Signal. Not noise.

You could’ve attended the recent Direct Marketing Association Conference, spent days and thousands of dollars, and taken pages of notes, but the above was the three-word summary.

Fittingly, during my most recent onstage appearance (as I wind these down, by design), I mentioned, “Getting a prospect’s attention requires knowing what signal they’re tuned to.”

This does not mean which media to choose because any goof can tell you about a media’s audience and how much it’ll cost you to gain access. Too many contractors buy a media “because that’s where my prospects are.” Or so said the salesperson. Sure, they might be there, but if/when your message is not what they’re tuned into, they’re tuned out.

  • The old TV ad model gave you 30 seconds to impress them. Now they record over you;
  • You had a chance at them between songs on the radio, until satellite said you didn’t. When Sirius invited you back, they let customers pay more not to hear your message;
  • The telephone seemed like a direct line into dinner until the FTC said you should be tortured, in kind. And, with over half of us ditching landlines, only a fraction of published phone numbers remain;
  • Emails are regularly directed to trash before landing in the inbox; and
  • Facebook asks if I want to see you or not. If not, you’re brushed off into the weeds of irrelevance, even though you paid for this dismissal.

You still liking your chances with the media where your prospects are supposed to be?

Note: Until mailboxes are equipped with shredders that have offer-sniffing technology, at least you have a shot with direct mail. Unless, of course, you ruin it with an institutional message touting all the reasons you’re just like your competitors.

As it has turned out, the audience now controls the stage time.

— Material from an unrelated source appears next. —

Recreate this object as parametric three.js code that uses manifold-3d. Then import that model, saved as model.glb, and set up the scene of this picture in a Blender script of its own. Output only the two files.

You’re silenced until they say, “speak.” They’re running the auditions, and they also publish the reviews.

Let’s not blame this on the millennials, President Donald Trump, or statues of confederate war heroes.

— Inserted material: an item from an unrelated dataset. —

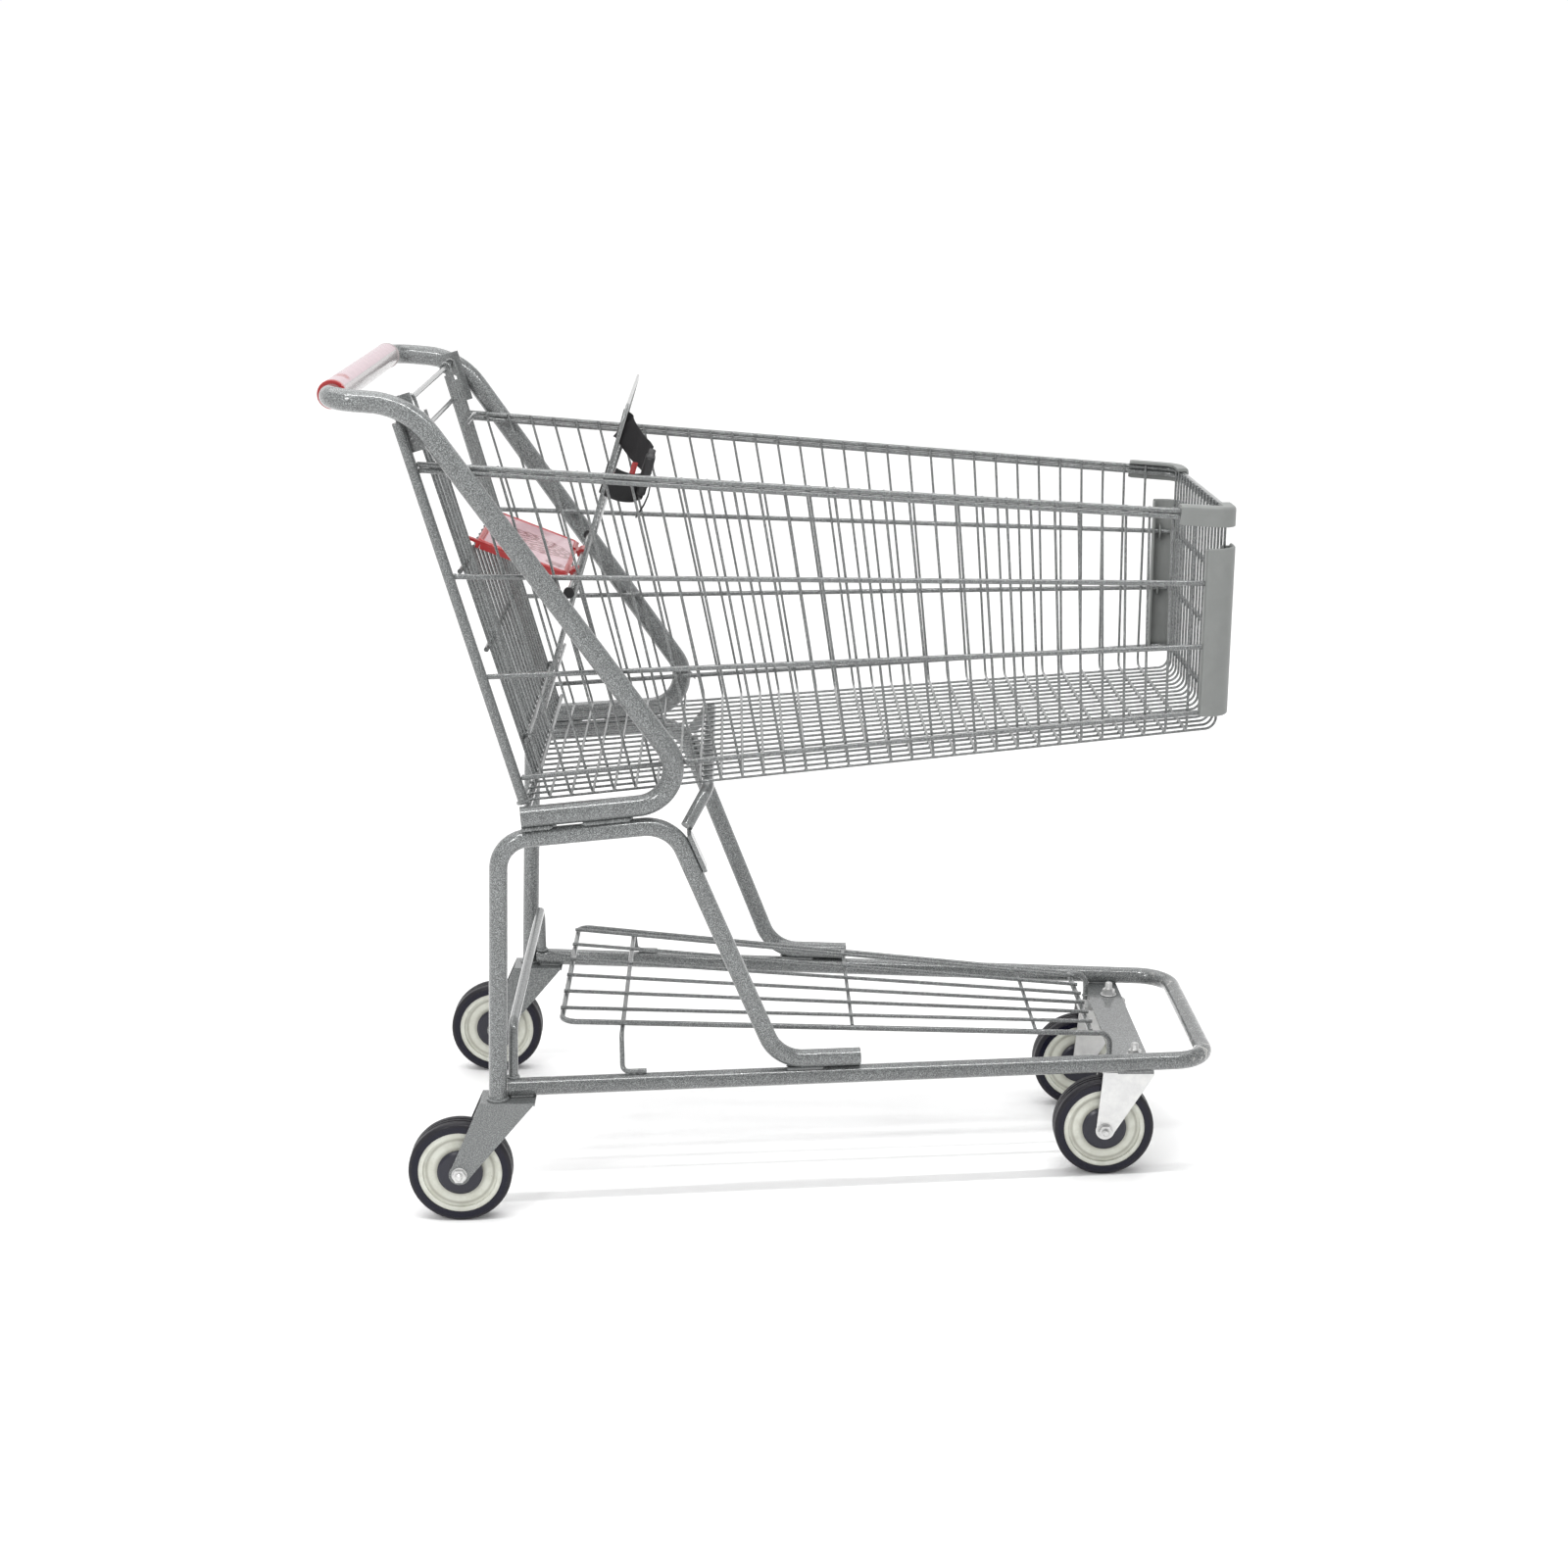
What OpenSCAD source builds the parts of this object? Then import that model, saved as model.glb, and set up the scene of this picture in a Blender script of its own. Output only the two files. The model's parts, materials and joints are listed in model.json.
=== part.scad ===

The poor millennials get blamed for being lazy, instant-gratification junkies with the attention span of wax paper, more likened to watch a squirrel water ski on YouTube than care if their ducts are in order.

And, now, the truth — much of the above applies to all of us; we just like blaming the pierced and tatted masses because they seem like good targets. This is remarkably flawed. The truth is, they taught us how to binge watch TV, grew up devouring all seven volumes of Harry Potter, and attended multiday music events. Their attention span is not the problem. Because like all of us today — their attention is reserved for those who deserve it.

If you’re adding to the noise, you’re silenced. And, rightfully so. Personally, I’d watch that squirrel thing or the Asian kid with the crawfish stuck on his nose way before I listen to you try to tell me why I should call you for “all my heating and cooling needs.” Puh-lease.

If you’re adding to the signal, you get attention. So, the problem is not the market. We all need heating and cooling, right? It’s not the media. We can all see all the media, right? It’s the message. Until you make it a signal, it’s just noise. So, how do you do that?

 

SIMPLICITY AND REPETITION

The model has shifted. You can’t cut through the clutter with willpower, money, and the demand for attention.

So, I ask you to rethink the way you do things: Stop telling people to listen — start being worthy of an audience; stop selling the uneducated — start educating the unsold; and stop running ads — start running campaigns. And you can start doing all of that by getting to the root of the clutter.

Right now, your IT/web person probably has some offer running on your website. Your service manager wants a “Winter Savings” note in your bill stuffer. Your office manager is posting something on Facebook. The manufacturer is offering you a radio ad. And, shockingly, none are in alignment — it’s noise — several songs playing at the same time. You’re skimming over the attention surface. There’s no repetition, branding, or consistency. Your image wavers with each output. No one — it seems, including you — is willing to confidently repeat your refrain. So, now you think Facebook doesn’t work. It does work. But your face keeps changing, and consumers don’t know which one to pay attention to, so they don’t.

Today, you must align messages through marketing integration. Make all ads sing the same song across all forms of media. The same message, images, and offer should repeat across media channels for the duration of a campaign or a season. Longer even — heck forever — if it’s your branding promise or guarantee.

But, when you integrate messages — literally achieve message integrity — people can hear you, see you, understand you, and respond. Need proof?

In a recent case study, a Tampa contractor earned $16,511 in sales over a two-week period using the ad-by-ad approach. In another example, when a contractor wanted to launch his new HVAC division, he used an integrated campaign with a direct mail letter, postcard, three Facebook posts, and three emails, which all delivered the same message. Result? He brought in $212,000 in HVAC sales his first month in business.

It is time to break the old contractor model. You can do this using less media, with less complexity and marketing budget for more response. Cut through the clutter to turn the noise into a signal.